A: If the ratio converges to a limit, then it is $1/7$.
Let $n'$ be the reverse of $n$.
If $n$'s binary expansion is $\sum_{k=1}^m d_k 2^k$,
then, modulo $7$, we have
$n' = \sum_{k=1}^m d_k 2^{m-k} \equiv \sum_{k=1}^m d_k 2^{m-k} 8^k \equiv 2^m \sum_{k=1}^m d_k 4^k$,
and so $n'$ is a multiple of $7$ if and only if $\sum_{k=1}^m d_k 4^k \equiv 0$,
which means that $n$'s binary string, when read in base $4$, is a multiple of $7$.
Let $a_n$ be the number of sevenly numbers between $0$ and $2^n/7$, so the number of $n$-digits binary strings that are multiples of $7$ in both base $2$ and base $4$.
$(a_n)_{n \ge 0} = 1,1,1,2,3,5,10,16,28,56,\ldots$
If you let $a^{i,j}_n$ be the number of $n$-digits strings that represent, mmodulo $7$, $i$ when read in base $2$ and $j$ when read in base $4$, you have the recurrence relations $a^{i,j}_{n+1} = a^{4i,2j}_n + a^{4i+3,2j+5}_n$ and so if you put all those numbers in a vector $V_n \in \Bbb R^{49}$ there is a matrix $M$ such that $V_{n+1} = M V_n$.

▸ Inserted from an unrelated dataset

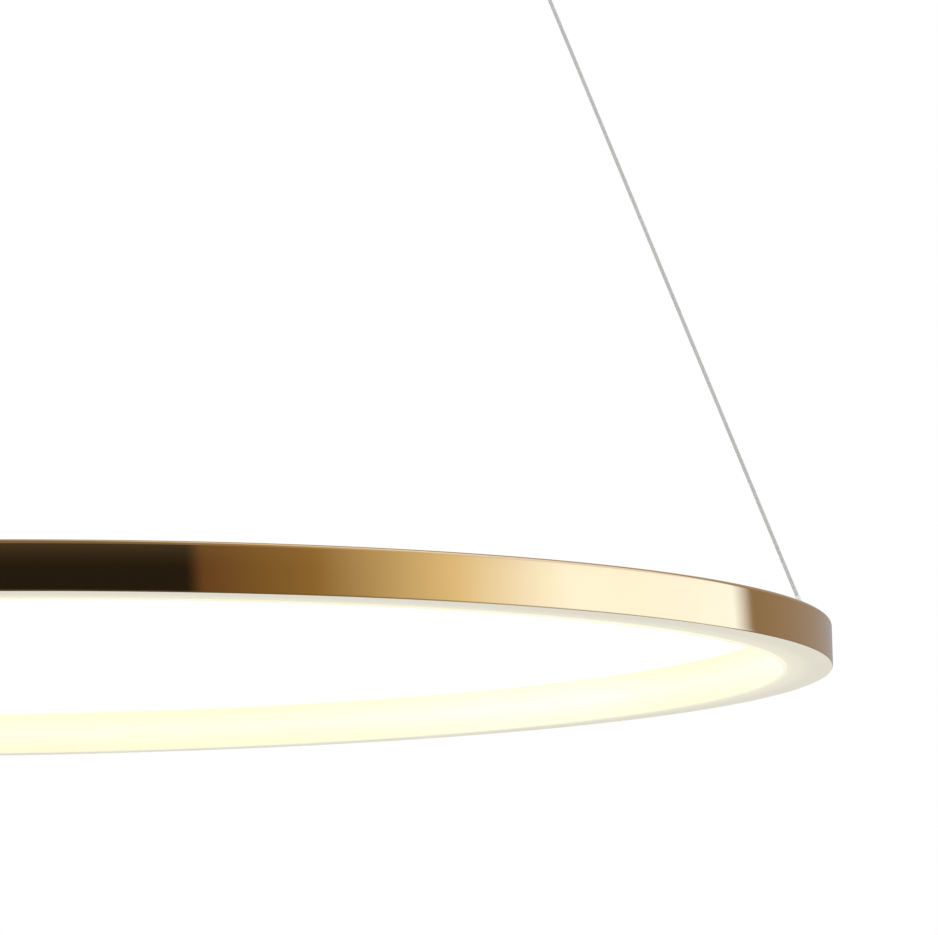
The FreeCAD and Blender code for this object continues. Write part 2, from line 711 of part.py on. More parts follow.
# ---------------------------------------------------------------- cable grippers
def gripper_body(index):
    """Threaded gripper: guide bore, collar room, lock cone that narrows downwards, spring room, cap."""
    # Heights are measured from the neck's lower end.
    seat_face = "(neck_length + cover_wall)"
    room_top = "(shoulder_height + collar_room)"
    cone_top = f"({room_top} + lock_cone_height)"
    cap_under = f"({seat_face} + gripper_height - gripper_cap)"
    top = f"({seat_face} + gripper_height)"
    guide = "(plunger_radius + fit_clearance)"
    body = turned_body(f"gripper_{index}", [
        (guide, "0"),
        ("neck_radius", "0"),
        ("neck_radius", seat_face),
        ("gripper_radius", seat_face),
        ("gripper_radius", top),
        ("plunger_bore", top),
        ("plunger_bore", cap_under),
        ("lock_cone_high", cap_under),
        ("lock_cone_high", cone_top),
        ("lock_cone_low", room_top),
        ("collar_room_radius", room_top),
        ("collar_room_radius", "shoulder_height"),
        (guide, "shoulder_height"),
    ])
    round_rims(body, "min(gripper_cap; gripper_radius - neck_radius) * 0.5", [("gripper_radius", top)])
    seat(body, "exit_radius", cable_azimuth(index), NECK_END)
    node(body, f"gripper_body_{index}")


def gripper_nuts():
    nuts = []
    for index in CABLES:
        nut = turned_body(f"gripper_nut_{index}", [
            ("neck_radius", "0"),
            ("gripper_nut_radius", "0"),
            ("gripper_nut_radius", "gripper_nut_height"),
            ("neck_radius", "gripper_nut_height"),
        ])
        round_rims(nut, "gripper_nut_height * 0.15", [("gripper_nut_radius", "0")])
        seat(nut, "exit_radius", cable_azimuth(index), f"{COVER_BOTTOM} - gripper_nut_height")
        nuts.append(nut)
    node(group("gripper_nut_group", nuts), "gripper_nuts")


def release_plunger(index):
    """Nozzle that is pushed up to free the cable: belled mouth, stop collar and ball cage."""
    # Heights are measured from the nozzle's end.
    collar = "(plunger_stickout + shoulder_height)"
    collar_top = f"({collar} + plunger_collar_height)"
    tube = turned_body(f"plunger_{index}_tube", [
        ("plunger_mouth_radius", "0"),
        ("plunger_radius", "0"),
        ("plunger_radius", collar),
        ("plunger_collar_radius", collar),
        ("plunger_collar_radius", collar_top),
        ("cage_radius", collar_top),
        ("cage_radius", f"{collar_top} + cage_height"),
        ("plunger_bore", f"{collar_top} + cage_height"),
        ("plunger_bore", "plunger_mouth_depth"),
    ])
    windows = []
    for turn in range(3):
        window = document.addObject("Part::Cylinder", f"plunger_{index}_window_{turn + 1}")
        bind(window, Radius="lock_ball_radius + fit_clearance", Height="cage_radius + 1")
        facing = Rotation(Vector(0, 0, 1), 120 * turn) * Rotation(Vector(0, 1, 0), 90)
        window.Placement = Placement(Vector(), facing)
        bind(window, Placement__Base__z=f"{collar_top} + lock_ball_height")
        windows.append(window)
    plunger = cut_away(f"plunger_{index}", tube, windows)
    seat(plunger, "exit_radius", cable_azimuth(index), NOZZLE_END)
    node(plunger, f"release_plunger_{index}")


def locking_balls(index):
    """Three hard balls in the plunger's windows, resting against the cable."""
    balls = []
    for turn in range(3):
        ball = document.addObject("Part::Sphere", f"lock_ball_{index}_{turn + 1}")
        bind(ball, Radius="lock_ball_radius")
        seat(ball, f"{CABLE_BORE} + lock_ball_radius", f"{120 * turn}", "0")
        balls.append(ball)
    cluster = group(f"lock_ball_{index}_group", balls)
    seat(cluster, "exit_radius", cable_azimuth(index), f"{COLLAR_TOP} + lock_ball_height")
    node(cluster, f"locking_balls_{index}")


def plunger_spring(index):
    """Open-coiled spring between the ball cage and the gripper's cap, its turns in quarter arcs."""
    wire = value("spring_wire_radius")
    mean = value("spring_radius")
    low = value(CAGE_TOP) + wire
    high = value(CAP_UNDERSIDE) - wire
    turns = value("spring_turns")
    rise = (high - low) / turns
    quarters = int(round(turns * 4))

    def point(quarter):
        angle = math.pi / 2 * quarter
        return Vector(mean * math.cos(angle), mean * math.sin(angle), low + rise * quarter / 4)

    arcs = [Part.Arc(point(q), point(q + 0.5), point(q + 1)).toShape() for q in range(quarters)]
    path = Part.Wire(arcs)
    coil = piped(path, wire, point(0), Vector(0, 2 * math.pi * mean, rise))
    coil.translate(Vector(value("exit_radius"), 0, 0))
    coil.rotate(Vector(), Vector(0, 0, 1), value(cable_azimuth(index)))
    free_shape(f"plunger_spring_{index}", coil)
    return rise - 2 * wire


def cables(index):
    """The upright end inside the gripper and canopy, and the straight slanting run down to the ring."""
    top = f"({GRIPPER_TOP} + stop_length + cable_end_length)"
    tail = cylinder(f"cable_tail_{index}_wire", "cable_radius", f"{top} - {BEND_HEIGHT}")
    seat(tail, "exit_radius", cable_azimuth(index), BEND_HEIGHT)
    node(tail, f"cable_tail_{index}")

    # A long leaning cylinder, cut level at the nozzle and level again inside the ball.
    low = f"({PIVOT_HEIGHT} - ball_radius / 2)"
    drop = f"({BEND_HEIGHT} - {low})"
    leaning = document.addObject("Part::Cylinder", f"cable_run_{index}")
    bind(leaning, Radius="cable_radius", Height=f"{drop} / cos({CABLE_TILT}) + 40")
    leaning.Placement = Placement(Vector(), Rotation(Vector(0, 1, 0), -value(CABLE_TILT)))
    bind(leaning, Placement__Base__x=f"exit_radius + ({drop} + 20) * tan({CABLE_TILT})")
    bind(leaning, Placement__Base__z=f"{low} - 20")
    span = box(f"cable_span_{index}", f"2 * {CABLE_RUN}", "10 * cable_radius", drop,
               x=f"exit_radius + {CABLE_RUN} / 2", z=low)
    run = document.addObject("Part::Common", f"cable_slant_{index}")
    run.Base = leaning
    run.Tool = span
    seat(run, azimuth=cable_azimuth(index))
    node(run, f"suspension_cable_{index}")


def cable_stops():
    """Crimped sleeve on each cable's upper end: it rests on the gripper when the ring is fully lowered."""
    stops = []
    for index in CABLES:
        stop = turned_body(f"cable_stop_{index}", [
            (CABLE_BORE, "0"),
            ("stop_radius", "0"),
            ("stop_radius", "stop_length"),
            (CABLE_BORE, "stop_length"),
        ])
        seat(stop, "exit_radius", cable_azimuth(index), GRIPPER_TOP)
        stops.append(stop)
    node(group("cable_stop_group", stops), "cable_stops")


# ---------------------------------------------------------------- driver and wiring
def led_driver():
    """Constant-voltage supply in a moulded case, with a screw ear at each end."""
    case = box("driver_case", "driver_width", DRIVER_LENGTH, "driver_height", z="-driver_height")
    ears = box("driver_ears", "driver_width * 0.5", f"{DRIVER_LENGTH} + 2 * driver_ear",
               "driver_ear_thickness", z="-driver_ear_thickness")
    document.recompute()
    rounded = document.addObject("Part::Fillet", "driver_case_rounded")
    rounded.Base = case
    edge_radius = value("min(driver_edge_radius; driver_width / 4; driver_height / 4)")
    low = case.Shape.BoundBox.ZMin
    bottom_edges = [i for i, edge in enumerate(case.Shape.Edges, 1) if edge.BoundBox.ZMax < low + 1e-6]
    rounded.Edges = [(edge, edge_radius, edge_radius) for edge in bottom_edges]
    blank = joined("driver_blank", [rounded, ears])
    holes = [
        cylinder(f"driver_ear_hole_{side}", "small_screw_radius + fit_clearance", "3 * driver_ear_thickness",
                 y=f"{sign}{DRIVER_EAR_PLACE}", z="-2 * driver_ear_thickness")
        for side, sign in (("a", ""), ("b", "-"))
    ]
    driver = cut_away("driver", blank, holes)
    seat(driver, DRIVER_OFFSET, DRIVER_AZIMUTH, PLATE_UNDERSIDE)
    node(driver, "led_driver")

    screws = []
    for name, radius, azimuth in small_screw_places():
        if name.startswith("driver"):
            screws.append(small_screw(name, radius, azimuth, f"{PLATE_UNDERSIDE} - driver_ear_thickness"))
        else:
            node(small_screw(name, radius, azimuth, PLATE_UNDERSIDE), name)
    node(group("driver_screw_group", screws), "driver_screws")


def terminal_block():
    """Two-pole screw terminal for the supply wires, with a port on each long side for each pole."""
    case = box("block_case", "block_width", "block_length", "block_height", z="-block_height")
    ports = []
    screws = []
    for side, sign in (("a", ""), ("b", "-")):
        port = cylinder(f"block_port_{side}", "block_port_radius", "block_width + 2")
        port.Placement = Placement(Vector(), Rotation(Vector(0, 1, 0), 90))
        bind(port, Placement__Base__x="-block_width / 2 - 1", Placement__Base__y=f"{sign}block_length / 4")
        bind(port, Placement__Base__z="-block_height * 0.35")
        well = cylinder(f"block_well_{side}", "block_screw_radius + fit_clearance", "block_height * 0.4",
                        y=f"{sign}block_length / 4", z="-block_height")
        ports += [port, well]
        head = cylinder(f"block_screw_{side}_head", "block_screw_radius", "block_height * 0.3",
                        y=f"{sign}block_length / 4", z="-block_height * 0.9")
        slot = box(f"block_screw_{side}_slot", "3 * block_screw_radius", "block_screw_radius * 0.3",
                   "block_height * 0.08", y=f"{sign}block_length / 4", z="-block_height * 0.9")
        screws.append(cut_away(f"block_screw_{side}", head, [slot]))
    block = cut_away("block", case, ports)
    seat(block, BLOCK_OFFSET, BLOCK_AZIMUTH, PLATE_UNDERSIDE)
    node(block, "terminal_block")
    pair = group("block_screw_pair", screws)
    seat(pair, BLOCK_OFFSET, BLOCK_AZIMUTH, PLATE_UNDERSIDE)
    node(pair, "terminal_screws")


def canopy_leads():
    """Supply leads from the terminal block to the driver, and output leads from it to two cable stops."""
    radius = value("lead_radius")
    driver_turn = math.radians(value(DRIVER_AZIMUTH))
    block_turn = math.radians(value(BLOCK_AZIMUTH))
    level = -value("lead_level")
    turn_level = level - value("lead_dip")
    run = value("lead_run")
    bend_inset = value("supply_bend_inset")
    end = value(DRIVER_LENGTH) / 2
    offset = value(DRIVER_OFFSET)

    def by_driver(outwards, along, height):
        x = outwards * math.cos(driver_turn) - along * math.sin(driver_turn)
        y = outwards * math.sin(driver_turn) + along * math.cos(driver_turn)
        return Vector(x, y, height)

    def by_block(outwards, along, height):
        x = outwards * math.cos(block_turn) - along * math.sin(block_turn)
        y = outwards * math.sin(block_turn) + along * math.cos(block_turn)
        return Vector(x, y, height)

    supply = []
    output = []
    port_level = value(f"{PLATE_UNDERSIDE} - block_height * 0.35")
    port_side = value(f"{BLOCK_OFFSET} - block_width / 2")
    for sign in (1, -1):
        port = sign * value("block_length") / 4
        beside = offset + sign * value("lead_gap") / 2
        points = [
            by_block(port_side + value("port_lead_depth"), port, port_level),
            by_block(port_side - run, port, port_level),
            by_block(port_side - bend_inset, port - value("supply_bend_shift"), turn_level),
            by_driver(beside - bend_inset, end + 2 * run, level),
            by_driver(beside, end + run, level),
            by_driver(beside, end, level),
        ]
        supply.append(piped(rounded_path(points), radius, points[0], points[1] - points[0]))

    # One output lead leaves the driver's end and goes round its corner, the other leaves its inner side.
    inner_side = offset - value("driver_width") / 2
    output_routes = (
        (1, [by_driver(offset, -end, level), by_driver(offset, -end - run, level),
             by_driver(inner_side - value("output_corner_inset"), -end - value("output_corner_run"),
                       turn_level)]),
        (2, [by_driver(inner_side, 0, level), by_driver(inner_side - value("output_run"), 0, level)]),
    )
    out = value("exit_radius")
    stop_height = value(f"{GRIPPER_TOP} + stop_length * 0.5")
    reach = value("stop_radius") + value("lead_joint_gap")
    for index, points in output_routes:
        turn = math.radians(value(cable_azimuth(index)))
        centre = Vector(out * math.cos(turn), out * math.sin(turn), stop_height)
        away = Vector(points[-1].x - centre.x, points[-1].y - centre.y, 0).normalize()
        points = points + [centre + away * (reach + value("stop_approach")), centre + away * reach]
        output.append(piped(rounded_path(points), radius, points[0], points[1] - points[0]))
    free_shape("supply_leads", Part.makeCompound(supply))
    free_shape("output_leads", Part.makeCompound(output))


# ---------------------------------------------------------------- building and writing
def build():
    outer_band()
    ring_housing()
    diffuser()
    light_strip()
    anchor_fittings()
    ring_leads()
    ceiling_plate()
    canopy_cover()
    gripper_nuts()
    cable_stops()
    led_driver()
    terminal_block()
    canopy_leads()
    for index in CABLES:
        cable_anchor(index)
        cable_end(index)
        gripper_body(index)
        release_plunger(index)
        locking_balls(index)
        cables(index)
        spring_gap = plunger_spring(index)
    document.recompute()
    print(f"least gap between the spring's turns {spring_gap:.2f}")


def write():
    for item in document.Objects:
        if "Invalid" in item.State or "Error" in item.State:
            raise RuntimeError(f"{item.Name} is {item.State}")
    for item in nodes:
        if item.Shape.isNull() or not item.Shape.isValid():
            raise RuntimeError(f"{item.Label} has no valid shape")
    os.makedirs("parts", exist_ok=True)
    for item in nodes:
        item.Shape.exportStep(f"parts/{item.Label}.step")
        box_now = item.Shape.BoundBox
        print(f"{item.Label:22s} solids {len(item.Shape.Solids):3d}  volume {item.Shape.Volume:10.1f}  "
              f"z {box_now.ZMin:9.2f} {box_now.ZMax:9.2f}")
    print(len(nodes), "nodes")


build()
write()
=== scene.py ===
import math
import bmesh
import bpy
from mathutils import Matrix, Vector


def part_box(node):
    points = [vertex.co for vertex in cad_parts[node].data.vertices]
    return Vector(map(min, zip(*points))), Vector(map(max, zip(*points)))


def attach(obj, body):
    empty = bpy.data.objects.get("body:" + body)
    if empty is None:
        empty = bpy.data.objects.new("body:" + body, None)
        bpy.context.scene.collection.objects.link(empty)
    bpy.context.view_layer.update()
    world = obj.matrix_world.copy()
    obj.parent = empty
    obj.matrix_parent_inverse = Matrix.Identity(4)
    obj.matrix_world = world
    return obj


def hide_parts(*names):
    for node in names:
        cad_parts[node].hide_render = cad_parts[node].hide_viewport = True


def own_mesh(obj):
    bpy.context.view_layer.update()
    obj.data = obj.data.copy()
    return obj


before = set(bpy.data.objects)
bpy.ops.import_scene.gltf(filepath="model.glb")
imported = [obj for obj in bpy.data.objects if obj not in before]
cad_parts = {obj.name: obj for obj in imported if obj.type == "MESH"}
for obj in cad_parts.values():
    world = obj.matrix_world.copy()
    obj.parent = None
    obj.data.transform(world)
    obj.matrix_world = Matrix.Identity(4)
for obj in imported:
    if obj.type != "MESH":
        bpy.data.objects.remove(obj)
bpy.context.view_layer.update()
bpy.ops.object.select_all(action="DESELECT")

# Light ring hung from a round ceiling canopy by three thin cables.
# Metres. The origin is the centre of the ceiling face, +Z up.

# ---------------------------------------------------------------- places and sizes
MM = 0.001
CABLES = (1, 2, 3)
RING_STEPS = 720                # sides of the round pieces
COVER_STEPS = 256
FITTING_STEPS = 64
BALL_STEPS = 40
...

The characteristic polynomial of $M$ is
$(x-2)(x^3-1)^4(x^9 - 10x^6 + 24x^3 - 8)^2(x^9 -3x^6 - 4x^3 - 1)^2$
$2$ is its largest eigenvalue, and its eigenspace is generated by the uniform vector $(1,1,1,\ldots,1)$, so as $n \to \infty$, the components of $V_n$ are all equivalent to $\frac 1 {49} 2^n$, and so as $n$ gets larger, $a_n = a_n^{0,0} \sim \frac 1 {49} 2^n$ which is $\frac 17$ of the $\frac 17 2^n$ numbers we are looking at.